(Entries with model source code)
......
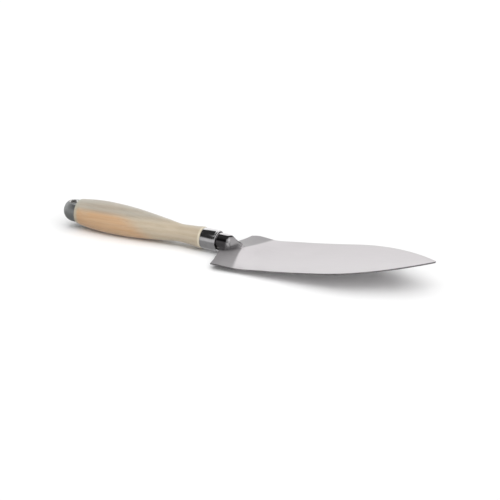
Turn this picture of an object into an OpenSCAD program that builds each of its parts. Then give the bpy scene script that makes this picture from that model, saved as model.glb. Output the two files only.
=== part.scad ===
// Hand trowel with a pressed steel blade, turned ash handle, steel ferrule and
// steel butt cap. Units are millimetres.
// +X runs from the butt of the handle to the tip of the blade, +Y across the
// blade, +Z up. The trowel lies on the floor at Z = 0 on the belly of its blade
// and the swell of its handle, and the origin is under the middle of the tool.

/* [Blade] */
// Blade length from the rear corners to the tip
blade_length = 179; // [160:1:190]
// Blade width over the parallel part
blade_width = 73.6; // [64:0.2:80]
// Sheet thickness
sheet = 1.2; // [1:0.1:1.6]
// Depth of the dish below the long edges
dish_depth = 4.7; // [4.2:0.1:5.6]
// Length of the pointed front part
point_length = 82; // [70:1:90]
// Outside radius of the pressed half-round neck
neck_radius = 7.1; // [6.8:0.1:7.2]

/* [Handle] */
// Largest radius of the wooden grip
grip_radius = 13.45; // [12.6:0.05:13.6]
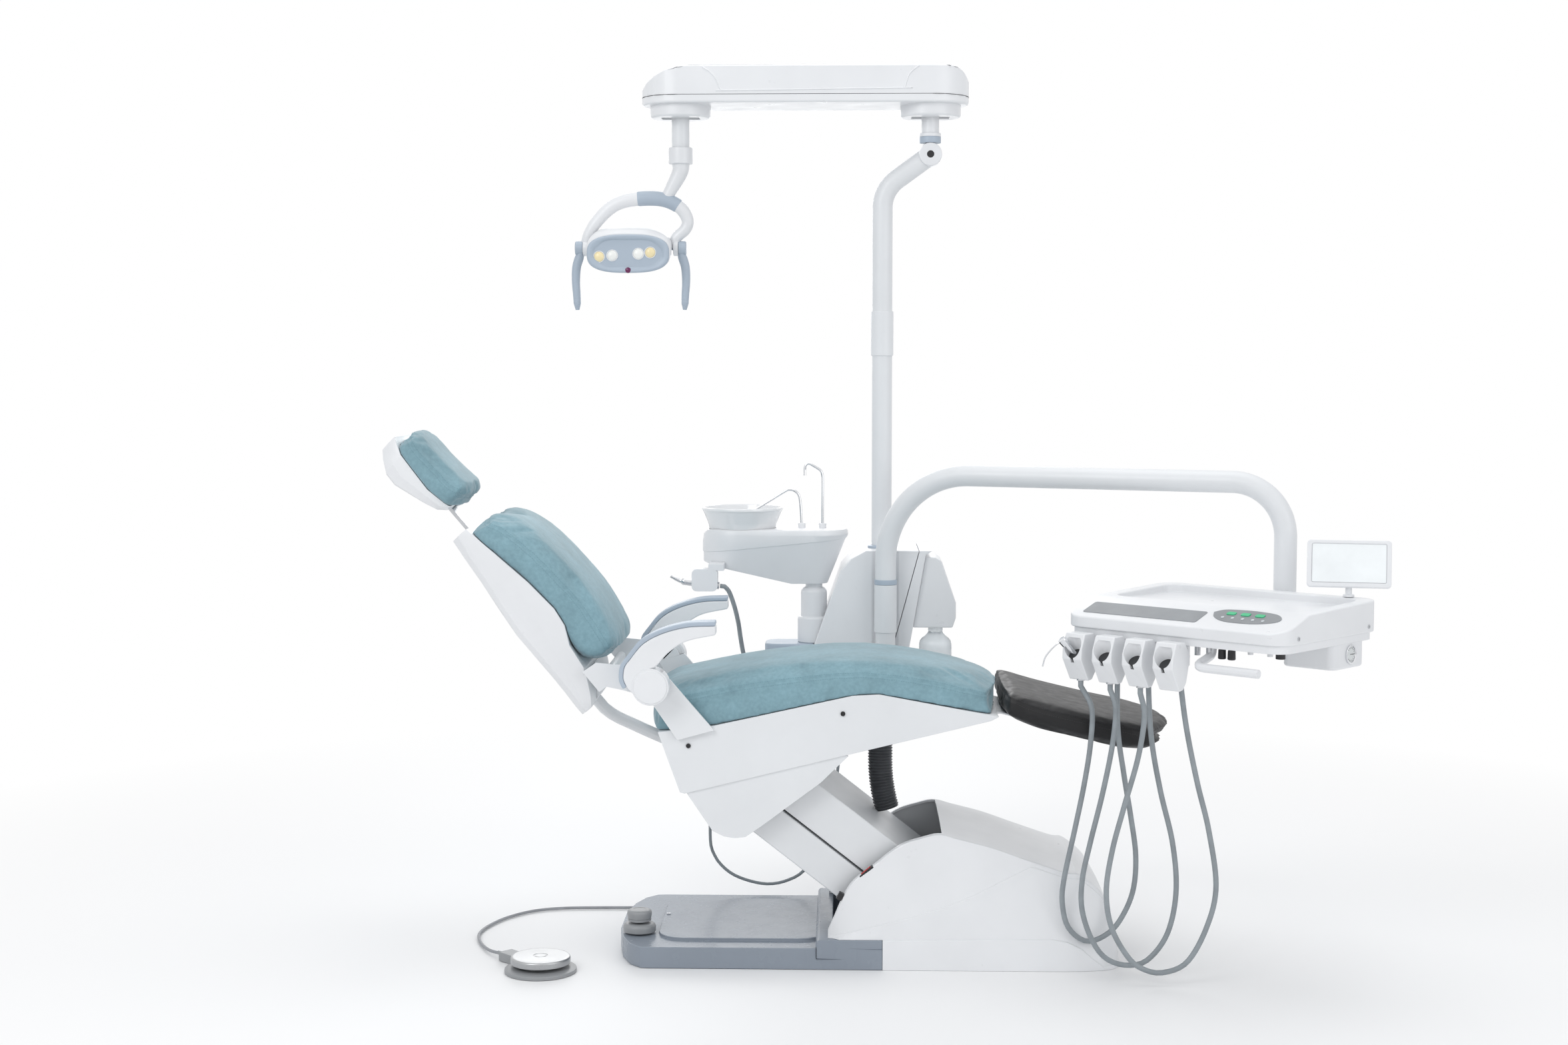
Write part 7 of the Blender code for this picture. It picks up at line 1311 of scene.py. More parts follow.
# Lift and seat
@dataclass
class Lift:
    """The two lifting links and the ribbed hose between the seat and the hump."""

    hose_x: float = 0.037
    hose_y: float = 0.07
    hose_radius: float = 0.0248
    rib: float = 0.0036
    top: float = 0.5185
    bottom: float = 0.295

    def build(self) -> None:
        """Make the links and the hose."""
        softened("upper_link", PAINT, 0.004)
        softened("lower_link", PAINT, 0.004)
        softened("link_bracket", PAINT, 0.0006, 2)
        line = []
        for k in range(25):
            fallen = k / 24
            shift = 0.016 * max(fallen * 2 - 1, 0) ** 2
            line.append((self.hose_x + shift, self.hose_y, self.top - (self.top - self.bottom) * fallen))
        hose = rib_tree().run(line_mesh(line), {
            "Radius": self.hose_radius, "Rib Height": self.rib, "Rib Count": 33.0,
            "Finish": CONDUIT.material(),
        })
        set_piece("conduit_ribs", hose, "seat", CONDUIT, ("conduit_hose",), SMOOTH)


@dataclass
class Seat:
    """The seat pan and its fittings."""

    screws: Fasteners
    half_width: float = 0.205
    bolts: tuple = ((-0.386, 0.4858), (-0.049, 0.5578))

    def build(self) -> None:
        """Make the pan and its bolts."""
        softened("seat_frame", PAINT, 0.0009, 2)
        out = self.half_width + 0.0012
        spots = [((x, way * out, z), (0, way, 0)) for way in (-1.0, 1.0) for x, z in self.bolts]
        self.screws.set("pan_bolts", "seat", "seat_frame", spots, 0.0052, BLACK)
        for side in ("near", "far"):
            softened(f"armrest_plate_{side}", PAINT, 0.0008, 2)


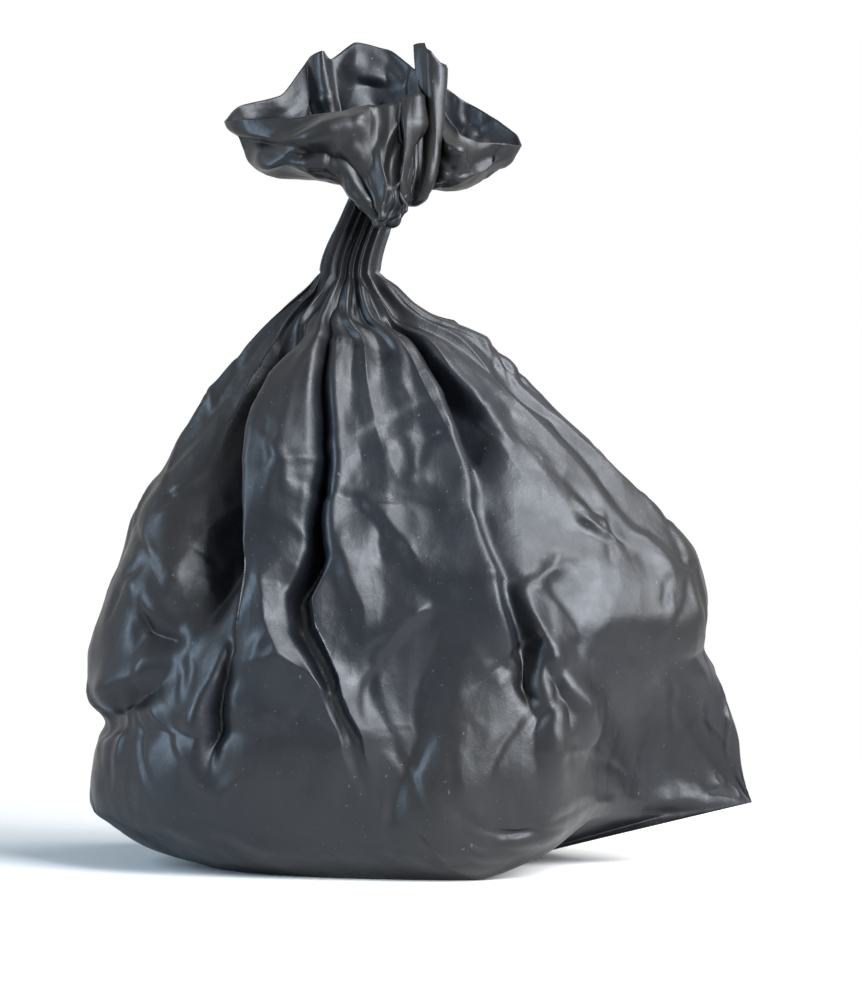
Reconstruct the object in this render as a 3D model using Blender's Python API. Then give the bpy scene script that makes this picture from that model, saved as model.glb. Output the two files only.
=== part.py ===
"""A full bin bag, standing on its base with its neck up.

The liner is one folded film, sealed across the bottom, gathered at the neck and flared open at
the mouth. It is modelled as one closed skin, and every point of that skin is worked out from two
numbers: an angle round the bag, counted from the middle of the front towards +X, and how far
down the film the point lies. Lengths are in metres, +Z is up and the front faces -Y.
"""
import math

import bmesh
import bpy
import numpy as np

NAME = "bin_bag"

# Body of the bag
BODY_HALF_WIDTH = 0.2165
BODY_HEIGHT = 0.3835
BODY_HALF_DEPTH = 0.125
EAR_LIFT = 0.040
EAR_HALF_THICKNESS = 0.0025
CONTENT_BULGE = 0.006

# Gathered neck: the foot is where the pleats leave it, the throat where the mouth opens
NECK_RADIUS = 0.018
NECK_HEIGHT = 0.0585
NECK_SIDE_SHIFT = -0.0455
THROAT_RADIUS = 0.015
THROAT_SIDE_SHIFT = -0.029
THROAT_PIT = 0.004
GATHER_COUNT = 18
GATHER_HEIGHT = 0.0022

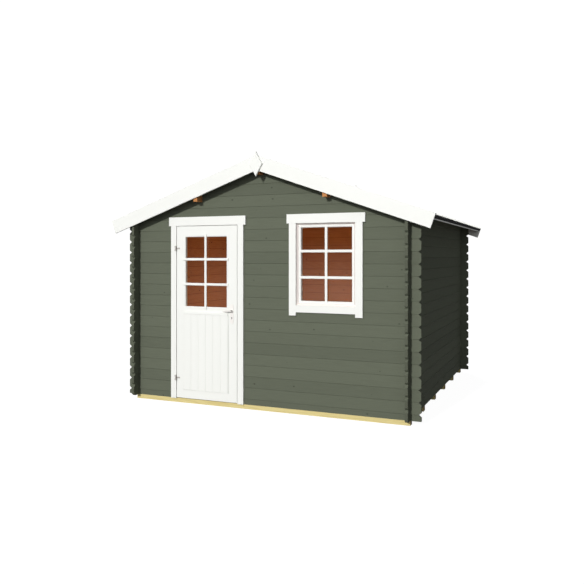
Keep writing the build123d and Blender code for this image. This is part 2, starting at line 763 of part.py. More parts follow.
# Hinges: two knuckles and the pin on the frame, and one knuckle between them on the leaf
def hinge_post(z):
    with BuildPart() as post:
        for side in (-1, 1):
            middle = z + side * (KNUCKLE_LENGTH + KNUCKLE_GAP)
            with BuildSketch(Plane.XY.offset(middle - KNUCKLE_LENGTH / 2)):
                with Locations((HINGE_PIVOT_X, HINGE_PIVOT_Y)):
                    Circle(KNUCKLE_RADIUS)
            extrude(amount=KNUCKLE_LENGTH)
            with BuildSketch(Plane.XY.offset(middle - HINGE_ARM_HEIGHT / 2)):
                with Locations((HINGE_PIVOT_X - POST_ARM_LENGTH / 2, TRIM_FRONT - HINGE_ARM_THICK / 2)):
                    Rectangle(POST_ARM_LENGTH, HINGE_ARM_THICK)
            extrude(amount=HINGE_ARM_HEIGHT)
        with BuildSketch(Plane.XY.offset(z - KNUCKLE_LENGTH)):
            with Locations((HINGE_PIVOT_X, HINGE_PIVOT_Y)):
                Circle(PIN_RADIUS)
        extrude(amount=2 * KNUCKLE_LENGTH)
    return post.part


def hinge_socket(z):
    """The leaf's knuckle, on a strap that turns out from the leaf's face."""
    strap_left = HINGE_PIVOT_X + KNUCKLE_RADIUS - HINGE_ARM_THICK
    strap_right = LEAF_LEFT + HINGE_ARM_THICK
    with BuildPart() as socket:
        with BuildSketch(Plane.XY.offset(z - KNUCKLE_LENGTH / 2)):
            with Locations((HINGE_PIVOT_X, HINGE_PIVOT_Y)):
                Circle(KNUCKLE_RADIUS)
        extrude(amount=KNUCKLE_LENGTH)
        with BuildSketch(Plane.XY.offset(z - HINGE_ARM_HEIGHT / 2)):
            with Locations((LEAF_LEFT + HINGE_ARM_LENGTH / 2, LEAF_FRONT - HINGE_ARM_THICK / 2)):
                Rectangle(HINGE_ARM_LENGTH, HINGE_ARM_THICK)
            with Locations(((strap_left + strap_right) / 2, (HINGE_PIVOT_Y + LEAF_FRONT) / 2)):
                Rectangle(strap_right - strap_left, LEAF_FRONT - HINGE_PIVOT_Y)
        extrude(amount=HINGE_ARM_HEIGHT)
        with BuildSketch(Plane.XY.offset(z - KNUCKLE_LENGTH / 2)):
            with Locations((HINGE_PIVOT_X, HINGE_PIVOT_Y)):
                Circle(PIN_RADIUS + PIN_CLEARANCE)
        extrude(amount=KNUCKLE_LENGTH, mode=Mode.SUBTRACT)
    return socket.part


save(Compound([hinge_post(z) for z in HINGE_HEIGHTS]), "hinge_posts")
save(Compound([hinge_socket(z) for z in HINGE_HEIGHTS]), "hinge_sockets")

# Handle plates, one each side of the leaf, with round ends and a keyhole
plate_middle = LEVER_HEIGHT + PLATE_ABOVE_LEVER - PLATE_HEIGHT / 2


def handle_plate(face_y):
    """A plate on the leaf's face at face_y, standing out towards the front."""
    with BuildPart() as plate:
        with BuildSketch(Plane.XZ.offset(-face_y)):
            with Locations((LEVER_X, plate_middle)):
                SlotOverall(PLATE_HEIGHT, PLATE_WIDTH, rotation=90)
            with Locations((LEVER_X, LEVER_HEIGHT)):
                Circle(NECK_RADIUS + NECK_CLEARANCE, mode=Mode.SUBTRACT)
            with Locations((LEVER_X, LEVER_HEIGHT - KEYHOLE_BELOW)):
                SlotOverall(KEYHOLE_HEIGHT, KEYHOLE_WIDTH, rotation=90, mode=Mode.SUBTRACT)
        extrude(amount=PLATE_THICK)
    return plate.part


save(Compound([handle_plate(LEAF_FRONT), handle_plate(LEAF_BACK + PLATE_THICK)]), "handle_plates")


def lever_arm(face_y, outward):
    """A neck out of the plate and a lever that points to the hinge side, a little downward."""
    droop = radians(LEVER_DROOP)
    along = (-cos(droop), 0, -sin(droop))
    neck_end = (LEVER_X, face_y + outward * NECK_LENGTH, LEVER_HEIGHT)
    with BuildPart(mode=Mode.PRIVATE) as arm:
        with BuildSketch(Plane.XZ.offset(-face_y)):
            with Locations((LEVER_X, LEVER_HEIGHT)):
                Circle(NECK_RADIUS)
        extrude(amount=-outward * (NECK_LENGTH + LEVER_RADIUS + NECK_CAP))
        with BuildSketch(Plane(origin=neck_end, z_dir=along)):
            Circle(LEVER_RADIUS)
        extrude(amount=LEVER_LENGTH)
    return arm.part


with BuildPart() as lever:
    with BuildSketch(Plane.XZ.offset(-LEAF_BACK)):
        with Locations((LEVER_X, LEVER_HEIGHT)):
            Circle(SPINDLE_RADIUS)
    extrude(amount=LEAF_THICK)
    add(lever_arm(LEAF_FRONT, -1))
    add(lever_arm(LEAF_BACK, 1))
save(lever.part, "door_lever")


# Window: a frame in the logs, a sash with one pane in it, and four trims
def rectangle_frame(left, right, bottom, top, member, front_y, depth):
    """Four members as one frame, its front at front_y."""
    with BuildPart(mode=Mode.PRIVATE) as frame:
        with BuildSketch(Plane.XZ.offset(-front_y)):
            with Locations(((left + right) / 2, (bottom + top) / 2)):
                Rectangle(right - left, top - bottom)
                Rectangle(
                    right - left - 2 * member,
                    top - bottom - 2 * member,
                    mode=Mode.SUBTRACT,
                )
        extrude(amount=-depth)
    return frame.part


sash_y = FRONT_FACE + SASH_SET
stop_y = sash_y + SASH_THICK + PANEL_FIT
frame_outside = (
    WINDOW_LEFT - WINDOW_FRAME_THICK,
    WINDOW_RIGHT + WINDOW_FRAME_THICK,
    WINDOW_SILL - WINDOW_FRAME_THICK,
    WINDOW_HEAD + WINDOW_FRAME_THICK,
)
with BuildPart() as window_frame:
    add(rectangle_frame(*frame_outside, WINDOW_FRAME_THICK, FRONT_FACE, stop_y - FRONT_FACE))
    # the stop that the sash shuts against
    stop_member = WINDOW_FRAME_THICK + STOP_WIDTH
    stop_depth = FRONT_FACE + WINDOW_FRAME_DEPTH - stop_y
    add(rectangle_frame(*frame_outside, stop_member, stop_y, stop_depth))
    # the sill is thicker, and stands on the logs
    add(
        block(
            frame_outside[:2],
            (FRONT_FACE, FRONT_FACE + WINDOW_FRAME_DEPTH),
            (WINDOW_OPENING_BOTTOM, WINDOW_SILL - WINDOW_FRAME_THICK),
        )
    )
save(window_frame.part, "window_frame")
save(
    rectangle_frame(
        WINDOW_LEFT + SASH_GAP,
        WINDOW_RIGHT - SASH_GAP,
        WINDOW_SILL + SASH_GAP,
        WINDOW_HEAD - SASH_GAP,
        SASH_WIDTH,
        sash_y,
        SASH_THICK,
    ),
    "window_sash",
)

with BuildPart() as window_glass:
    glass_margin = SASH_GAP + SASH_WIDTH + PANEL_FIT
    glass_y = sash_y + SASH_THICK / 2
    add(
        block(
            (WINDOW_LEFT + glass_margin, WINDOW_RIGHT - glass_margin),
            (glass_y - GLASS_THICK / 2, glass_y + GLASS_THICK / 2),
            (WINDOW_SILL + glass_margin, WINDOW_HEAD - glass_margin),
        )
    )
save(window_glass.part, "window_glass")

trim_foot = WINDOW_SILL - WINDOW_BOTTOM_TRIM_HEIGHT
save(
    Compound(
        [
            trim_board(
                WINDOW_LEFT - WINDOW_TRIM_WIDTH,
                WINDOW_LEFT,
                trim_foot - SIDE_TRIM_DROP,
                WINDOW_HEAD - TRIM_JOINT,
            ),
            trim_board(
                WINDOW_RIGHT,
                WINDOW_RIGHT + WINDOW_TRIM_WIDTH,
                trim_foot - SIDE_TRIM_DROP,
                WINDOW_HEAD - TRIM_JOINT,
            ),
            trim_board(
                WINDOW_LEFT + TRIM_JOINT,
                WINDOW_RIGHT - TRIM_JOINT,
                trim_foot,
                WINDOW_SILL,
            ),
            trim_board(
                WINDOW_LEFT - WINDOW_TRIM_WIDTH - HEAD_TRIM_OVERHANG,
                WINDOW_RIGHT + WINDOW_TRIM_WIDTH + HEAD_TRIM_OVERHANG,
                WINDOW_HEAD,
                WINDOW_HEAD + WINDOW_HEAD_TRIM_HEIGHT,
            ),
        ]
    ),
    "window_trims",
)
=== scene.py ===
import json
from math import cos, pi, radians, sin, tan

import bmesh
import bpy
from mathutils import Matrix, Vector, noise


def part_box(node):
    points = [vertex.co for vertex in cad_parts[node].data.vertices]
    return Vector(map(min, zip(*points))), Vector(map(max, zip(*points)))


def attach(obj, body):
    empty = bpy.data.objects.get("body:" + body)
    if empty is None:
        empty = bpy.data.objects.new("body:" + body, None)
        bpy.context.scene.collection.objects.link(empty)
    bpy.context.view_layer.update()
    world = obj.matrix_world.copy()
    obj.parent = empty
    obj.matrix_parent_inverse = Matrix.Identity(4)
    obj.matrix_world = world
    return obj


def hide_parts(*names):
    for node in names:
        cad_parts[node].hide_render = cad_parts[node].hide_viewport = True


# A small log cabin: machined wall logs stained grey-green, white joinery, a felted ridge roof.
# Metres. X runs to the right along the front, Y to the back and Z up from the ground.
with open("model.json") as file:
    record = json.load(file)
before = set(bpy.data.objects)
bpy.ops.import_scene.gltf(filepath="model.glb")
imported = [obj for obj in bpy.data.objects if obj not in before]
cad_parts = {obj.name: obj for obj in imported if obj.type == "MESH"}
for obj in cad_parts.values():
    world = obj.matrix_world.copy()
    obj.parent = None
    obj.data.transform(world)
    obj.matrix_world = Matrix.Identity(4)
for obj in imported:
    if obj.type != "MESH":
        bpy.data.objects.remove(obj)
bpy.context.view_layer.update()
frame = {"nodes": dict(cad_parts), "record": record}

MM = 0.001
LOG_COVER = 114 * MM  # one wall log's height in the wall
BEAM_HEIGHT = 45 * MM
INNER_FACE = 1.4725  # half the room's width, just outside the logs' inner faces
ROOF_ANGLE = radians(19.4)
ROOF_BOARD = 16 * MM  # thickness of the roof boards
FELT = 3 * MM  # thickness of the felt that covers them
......
### What to work on
Extract exactly and only the span of lines that begins at the line containing "trim_foot = WINDOW_SILL" and ends at the line containing "cad_parts[node].hide_render = cad_parts[node].hide_viewport".

### Written answer
trim_foot = WINDOW_SILL - WINDOW_BOTTOM_TRIM_HEIGHT
save(
    Compound(
        [
            trim_board(
                WINDOW_LEFT - WINDOW_TRIM_WIDTH,
                WINDOW_LEFT,
                trim_foot - SIDE_TRIM_DROP,
                WINDOW_HEAD - TRIM_JOINT,
            ),
            trim_board(
                WINDOW_RIGHT,
                WINDOW_RIGHT + WINDOW_TRIM_WIDTH,
                trim_foot - SIDE_TRIM_DROP,
                WINDOW_HEAD - TRIM_JOINT,
            ),
            trim_board(
                WINDOW_LEFT + TRIM_JOINT,
                WINDOW_RIGHT - TRIM_JOINT,
                trim_foot,
                WINDOW_SILL,
            ),
            trim_board(
                WINDOW_LEFT - WINDOW_TRIM_WIDTH - HEAD_TRIM_OVERHANG,
                WINDOW_RIGHT + WINDOW_TRIM_WIDTH + HEAD_TRIM_OVERHANG,
                WINDOW_HEAD,
                WINDOW_HEAD + WINDOW_HEAD_TRIM_HEIGHT,
            ),
        ]
    ),
    "window_trims",
)
=== scene.py ===
import json
from math import cos, pi, radians, sin, tan

import bmesh
import bpy
from mathutils import Matrix, Vector, noise


def part_box(node):
    points = [vertex.co for vertex in cad_parts[node].data.vertices]
    return Vector(map(min, zip(*points))), Vector(map(max, zip(*points)))


def attach(obj, body):
    empty = bpy.data.objects.get("body:" + body)
    if empty is None:
        empty = bpy.data.objects.new("body:" + body, None)
        bpy.context.scene.collection.objects.link(empty)
    bpy.context.view_layer.update()
    world = obj.matrix_world.copy()
    obj.parent = empty
    obj.matrix_parent_inverse = Matrix.Identity(4)
    obj.matrix_world = world
    return obj


def hide_parts(*names):
    for node in names:
        cad_parts[node].hide_render = cad_parts[node].hide_viewport = True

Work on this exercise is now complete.